В начале их общей художественной жизни в 1915–20-х годах Бруни был так же страстно увлечен Хлебниковым, как и Митурич, иллюстрировал его вещи, оформлял пьесы, мечтал написать картину на хлебниковские темы. Татлин, отмеченный, «воспетый» Хлебниковым, был наиболее близким ему в эпоху «футуризма» художником.
Теперь по прошествии лет они «забыли» кумира своей молодости, «изменили» ему. Знак внимания Татлина Маяковскому, их общему «футуристическому» прошлому был для Митурича лишь внешним выражением того, как искаженно и «неправильно» воспринимал Татлин историческое значение Хлебникова, насколько чужд и далек был тому и как мало ценил все то, что так бесконечно ценно и дорого было Митуричу.
Из всех художников — приверженцев и почитателей Хлебникова — Петр Васильевич единственный неизменно и до конца сохранил страстное, фанатическое отношение к нему и, не встречая такого же «культа» у своих друзей, бывших «хлебниковцев», ощущал их «предателями», отдалялся от них и отдалял их от себя.
Из прошлых лет, из «квартиры № 5» остался в московской жизни Петра Митурича один Петр Иванович Львов (кстати, с Хлебниковым никак не связанный).
Карандашный портрет П. Львова 1925 года. Подпись: 26. 1.25.

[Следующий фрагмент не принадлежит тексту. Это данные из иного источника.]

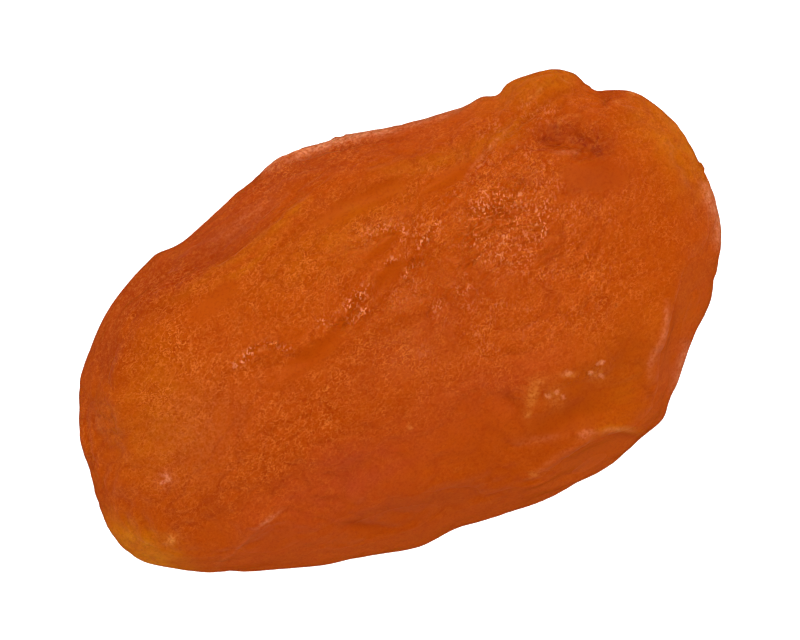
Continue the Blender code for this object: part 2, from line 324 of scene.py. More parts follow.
tight = strongest(
    (1.0, in_oval((-5.5, 1.2), (2.8, 0.9), 12.0)),
    (1.0, in_oval((1.2, 3.7), (1.6, 0.7), 15.0)),
    (1.0, in_oval((1.6, 5.6), (1.8, 0.6), 15.0)),
    (1.0, in_oval((1.5, 8.5), (4.4, 0.8), 0.0)),
    (1.0, in_oval((7.2, 7.5), (2.4, 0.7), 5.0)),
    (1.0, in_oval((15.5, 3.6), (2.6, 1.2), -25.0)),
    (0.8, in_oval((7.5, -9.2), (4.5, 1.2), 0.0)),
    (0.8, in_oval((8.2, -7.4), (2.0, 1.0), 0.0)),
    (0.9, in_oval((9.0, -12.0), (2.2, 0.7), 12.0)),
    (0.8, in_oval((-9.5, 7.0), (3.0, 1.0), 15.0)),
)
tight = smoothly(tight + TIGHT_RAGGEDNESS * cloudy(length=1.2, seed=3.0), *TIGHT_EDGE) * on_top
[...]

Львов сидит, опираясь щекой на руку, сильно склонив набок свою круглую лысую голову. Сжатые губы чуть тронуты улыбкой, глубоко посаженные, блестящие, маленькие глаза, темные и острые, смотрят лукаво, пристально, с затаенной любовью. Рисунок живописный, играющий градациями серых оттенков, вибрирующий прозрачной чернотой штрихов жирного мягкого карандаша.